Routine, Ruhe und Rücksicht

Aktuell sind 1.000 Tonnen Streusalz in der Halle am Madrider Ring eingelagert, hinzu kommen 150 Tonnen Granulat und 35.000 Liter Feuchtsalz. Damit werden die Fahrzeuge, je nach Notwendigkeit, bei den Einsätzen beladen. Ein Mitarbeiter ist dabei immer am Salzlager, befüllt mit dem Radlader die Fahrzeuge oder bedient das Silo. „Alle Rädchen müssen ineinandergreifen, damit im Einsatzfall alles reibungslos läuft“, sagt Dieter Bohn. Auch hier sind Routine und Ruhe die Schlüssel zu einem guten und erfolgreichen Miteinander. 

„Es sind eben viele Faktoren, die bei einem Einsatz auf einen einprasseln“, sagt Uwe Pabst.
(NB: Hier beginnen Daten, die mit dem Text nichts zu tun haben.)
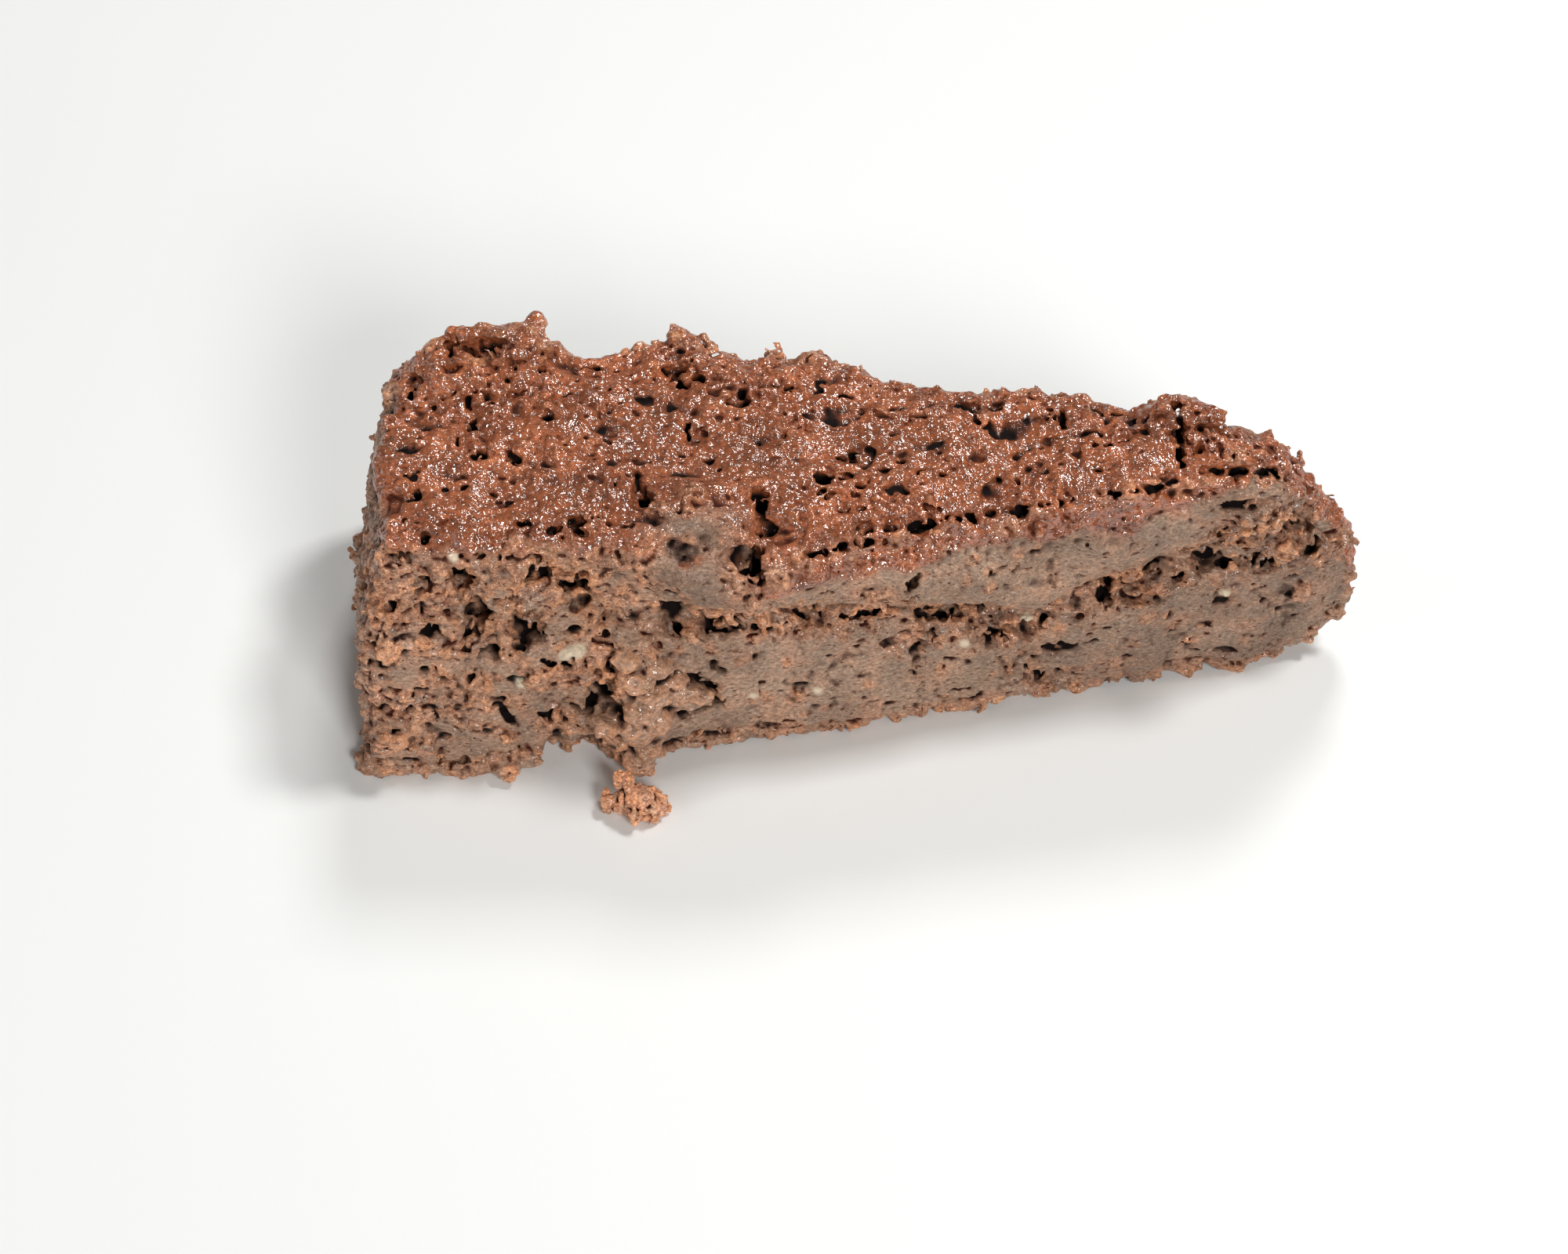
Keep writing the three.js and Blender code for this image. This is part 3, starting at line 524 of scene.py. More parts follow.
def scatter(block, points, sizes, tints):
    """A crumb at each of the points, where there is one."""
    for point in points[np.isfinite(points[:, 0])]:
        cluster(block, point, rng.uniform(*sizes), rng.uniform(*tints))


# The mass smeared down the front by the knife, then its torn rim: [u, v, half width, half height, out].
FLAP = [
    [800, 848, 1.7, 1.6, 1.6], [822, 838, 1.8, 1.3, 1.7], [840, 852, 2.1, 1.6, 2.1],
    [860, 868, 1.8, 1.2, 2], [880, 879, 1.8, 1, 1.9], [902, 889, 1.5, 0.8, 1.6],
    [812, 868, 2.7, 2, 2.4], [836, 884, 2.7, 1.9, 2.6], [816, 905, 2.8, 2.5, 2.7],
    [842, 918, 1.9, 1.8, 2.6], [810, 934, 2.2, 2.2, 2.5], [828, 955, 2.2, 2, 2.7],
    [814, 974, 1.9, 1.6, 2.5], [776, 926, 1.9, 1.2, 2.2], [790, 942, 1.7, 1.4, 2.3],
]
FLAP_RIM = [
    [794, 872, 1.9, 0.9], [790, 892, 1.5, 0.8], [776, 934, 2.2, 0.85], [790, 950, 1.8, 0.7],
    [816, 838, 1.6, 0.8], [912, 888, 1.4, 0.9], [884, 878, 1.2, 0.9], [862, 870, 1.4, 0.7],
    [882, 936, 1.6, 0.9], [862, 944, 1.4, 0.8], [856, 970, 1.5, 0.7], [822, 978, 1.6, 0.6],
    [808, 862, 1.1, 0.6], [762, 938, 1.4, 0.8],
]
# Pale flakes and one seed, each a short streak: [u, v, half length, half width, tilt in degrees].
FLAKES = [
    [730, 833, 1.5, 0.62, 24], [665, 871, 0.45, 0.25, -10], [579, 712, 0.3, 0.2, 0],
    [1310, 789, 0.55, 0.3, 60], [1562, 757, 0.4, 0.22, 30], [1043, 880, 0.25, 0.2, 0],
    [1230, 822, 0.3, 0.2, 0], [962, 886, 0.4, 0.24, 10],
]
# Smooth, glossy patches of the top: [u, v, radius].
GLOSSY = [
    [640, 640, 6], [700, 650, 6], [760, 640, 5], [585, 655, 5], [505, 560, 5], [500, 480, 5], [815, 560, 5],
    [930, 560, 6], [985, 600, 5], [1150, 560, 6], [1230, 590, 6], [1240, 625, 5], [1330, 560, 5],
    [1400, 600, 5], [660, 540, 4], [1050, 530, 5], [760, 500, 4], [620, 425, 4], [1470, 590, 4],
]


def add_gloss(block):
    """Where the crust is smooth and glossy: the named patches, and some by chance."""
    patches = placed(block, GLOSSY)
    found, points = block.band(2.5, 1.5)
    gloss = 0.8 * over(block.noise_at(found, 4.5), 0.2, 0.6)
    for centre, (radius,) in patches:
        away = np.linalg.norm((points - centre) * [0.7, 1, 1], axis=1)
        gloss = np.maximum(gloss, under(away, radius, 3))
    block.set_look("gloss", found, gloss * np.take(block.looks["crust"], found))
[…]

Dazu gehören auch die anderen Verkehrsteilnehmer*innen. „Meine Erfahrung ist, dass sie, sobald Niederschlag eintritt, Rücksicht auf uns nehmen. Dann sind alle sehr glücklich, wenn wir kommen.“ Über Spiegel und Kameras behalten die Fahrer*innen dann einen guten Überblick über die großen Fahrzeuge; „das Schild lässt sich zum Beispiel ohne die Kamera gar nicht ganz überblicken“, erklärt Uwe Pabst. „Auch deshalb sind die Testfahrten wichtig, damit die Fahrer*innen routiniert und sicher unterwegs sein können.“ Wohnstraßen, durch Einbahnstraßen, vorbei an Mittelinseln und parkenden Fahrzeugen – die Gegebenheiten sind überall anders und die Fahrer*innen müssen individuell reagieren. „Ja, das ist manchmal kräftezehrend“, räumt Uwe Pabst ein. „Wir müssen immer fokussiert sein. Aber es macht Spaß.“ Er fühlt sich und seine Kolleg*innen gut vorbereitet – für den nächsten Winter und das damit verbundene Abenteuer.